Serge Tcherepnin


Serge Alexandrovich Tcherepnin is a French-American composer and electronic-instrument builder of Russian-Chinese parentage. Tcherepnin is noted for creating the Serge Modular synthesizer.

Biography

Serge Tcherepnin was born in Issy-les-Moulineaux, near Paris, the son of composer Aleksandr Nikolayevich Tcherepnin and grandson of composer Nikolai Nikolayevich Tcherepnin. His mother was Chinese pianist Lee Hsien Ming. An online biography of Alexander by Phillip Ramey, Vice-President of The Tcherepnin Society, includes a photograph of the family and shows Serge at a young age.
Serge had his first instruction in harmony with Nadia Boulanger and studied from 1958 to 1963 at Harvard University with Leon Kirchner and Billy Jim Layton. He became a naturalized American citizen in 1960. In 1961 he studied at the Darmstadt Vacation Courses with Luigi Nono. He then studied in Europe with Pierre Boulez, Herbert Eimert, and Karlheinz Stockhausen. From 1968 to 1970 he participated in the Intermedia Program at New York University.
As an instructor at CalArts under Morton Subotnick, Serge was exposed to some of the earliest modular synthesizers designed by Don Buchla. This environment led Serge to develop his own eponymous modular synthesizer system called the Serge Modular. Electronics were manufactured by his own company Serge Modular Music Systems, which was officially founded in 1974 and occupied various locations in California, including Hollywood and an office on Haight Street in San Francisco.
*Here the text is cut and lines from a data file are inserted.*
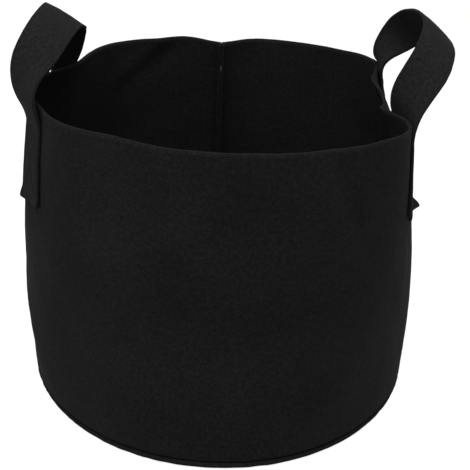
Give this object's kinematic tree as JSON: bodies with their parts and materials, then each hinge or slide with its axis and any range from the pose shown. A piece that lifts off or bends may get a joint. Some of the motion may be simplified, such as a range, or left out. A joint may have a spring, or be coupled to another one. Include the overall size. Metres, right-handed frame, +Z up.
{
  "type": "fabric grow bag",
  "caption": "Round open-topped planting bag of thick needle felt with a sewn round base, one back seam and sewn felt strap handles.",
  "frame": {"origin": "centre of the flat underside of the base", "axes": "+Z up towards the open rim, +X towards the right handle, -Y towards the front, with the back seam near +Y"},
  "size_m": [0.4192, 0.418, 0.377],
  "materials": {
    "body_felt": "matt black needle felt",
    "strap_felt": "matt black felt strap",
    "thread": "black bonded sewing thread"
  },
  "bodies": {
    "bag": {"base_panel": "body_felt", "wall_panel": "body_felt", "base_seam_thread": "thread", "back_seam_thread": "thread", "left_strap_front_leg": "strap_felt", "left_strap_front_stitching": "thread", "left_strap_back_leg": "strap_felt", "left_strap_back_stitching": "thread", "right_strap_front_leg": "strap_felt", "right_strap_front_stitching": "thread", "right_strap_back_leg": "strap_felt", "right_strap_back_stitching": "thread"},
    "left_handle": {"left_strap_loop": "strap_felt"},
    "right_handle": {"right_strap_loop": "strap_felt"}
  },
  "joints": [
    {"name": "left_handle_fold", "type": "hinge", "parent": "bag", "child": "left_handle", "pos_m": [-0.17636, -0.08565, 0.309], "axis": [0.0677, 0.9977, 0], "range_deg": [-85, 75]},
    {"name": "right_handle_fold", "type": "hinge", "parent": "bag", "child": "right_handle", "pos_m": [0.16021, -0.07773, 0.309], "axis": [-0.0184, 0.9998, 0], "range_deg": [-85, 65]}
  ]
}
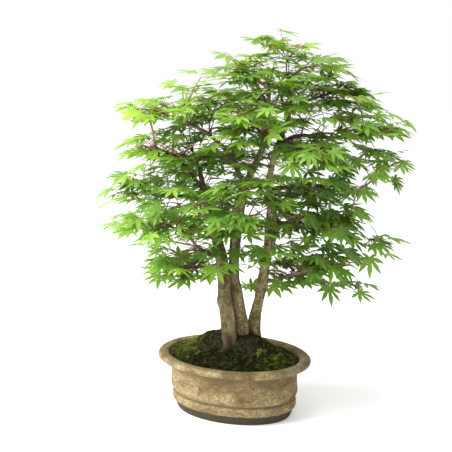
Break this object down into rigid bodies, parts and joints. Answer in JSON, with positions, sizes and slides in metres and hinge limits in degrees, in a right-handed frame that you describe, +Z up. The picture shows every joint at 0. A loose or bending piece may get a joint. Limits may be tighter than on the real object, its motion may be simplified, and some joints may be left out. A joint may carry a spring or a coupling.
{
  "type": "bonsai tree in a pot",
  "caption": "Clump-style maple bonsai with slim trunks and layered sprays of palmate leaves, on a mossy mound in an oval stoneware pot with a wide lip.",
  "frame": {"origin": "centre of the pot's flat underside", "axes": "+X along the pot's long axis, +Z up along the trunks; the tree's best side faces between -Y and +X, 21 degrees from -Y"},
  "size_m": [0.5447, 0.4019, 0.6428],
  "materials": {
    "pot_clay": "unglazed, mottled",
    "soil": "granular, damp",
    "moss": "soft, matte",
    "drain_mesh": "matte",
    "bark": "rough bark",
    "twig": "smooth young bark",
    "leaf": "thin, slightly glossy"
  },
  "bodies": {
    "root": {"pot": "pot_clay", "soil": "soil", "moss_left": "moss", "moss_front": "moss", "moss_right": "moss", "drain_screen_left": "drain_mesh", "drain_screen_right": "drain_mesh", "trunk_left": "bark", "trunk_middle": "bark", "trunk_right": "bark", "bough_left_top": "twig", "bough_left_upper": "twig", "bough_left_mid": "twig", "bough_left_low": "twig", "bough_left_bottom": "twig", "bough_front_low": "twig", "bough_back_low": "twig", "bough_right_low": "twig", "bough_right_mid": "twig", "bough_right_reach": "twig", "bough_back_right": "twig", "bough_right_upper": "twig", "bough_right_top": "twig", "bough_front_upper": "twig", "bough_back_upper": "twig", "bough_top_left": "twig", "bough_front_right": "twig", "leaves_crown": "leaf", "leaves_top_left": "leaf", "leaves_top_right": "leaf", "leaves_top_back": "leaf", "leaves_top_front": "leaf", "leaves_left_top_end": "leaf", "leaves_left_top": "leaf", "leaves_upper_back": "leaf", "leaves_upper_front": "leaf", "leaves_upper_right": "leaf", "leaves_right_top_end": "leaf", "leaves_right_upper_end": "leaf", "leaves_left_upper_end": "leaf", "leaves_left_upper": "leaf", "leaves_mid_back": "leaf", "leaves_front_right": "leaf", "leaves_right_reach": "leaf", "leaves_right_reach_end": "leaf", "leaves_left_mid_end": "leaf", "leaves_left_mid": "leaf", "leaves_front_mid": "leaf", "leaves_back_right": "leaf", "leaves_left_low_end": "leaf", "leaves_left_low": "leaf", "leaves_left_bottom": "leaf", "leaves_front_low": "leaf", "leaves_back_low": "leaf", "leaves_right_mid_end": "leaf", "leaves_right_mid": "leaf", "leaves_right_low_end": "leaf", "leaves_right_low": "leaf", "leaves_right_droop": "leaf"}
  },
  "joints": []
}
After closing the company in 1986, he returned to France.
As of 2018 Serge is once again involved in modular synthesis, having been appointed as "Chief Innovation Officer" of German synthesizer company Random*Source which has largely focused on recreating the Serge Modular system using modern manufacturing techniques.
Serge's brother Ivan Aleksandrovich Tcherepnin was also a well-known composer, and Ivan’s sons Stefan and Sergeï are also involved in composition.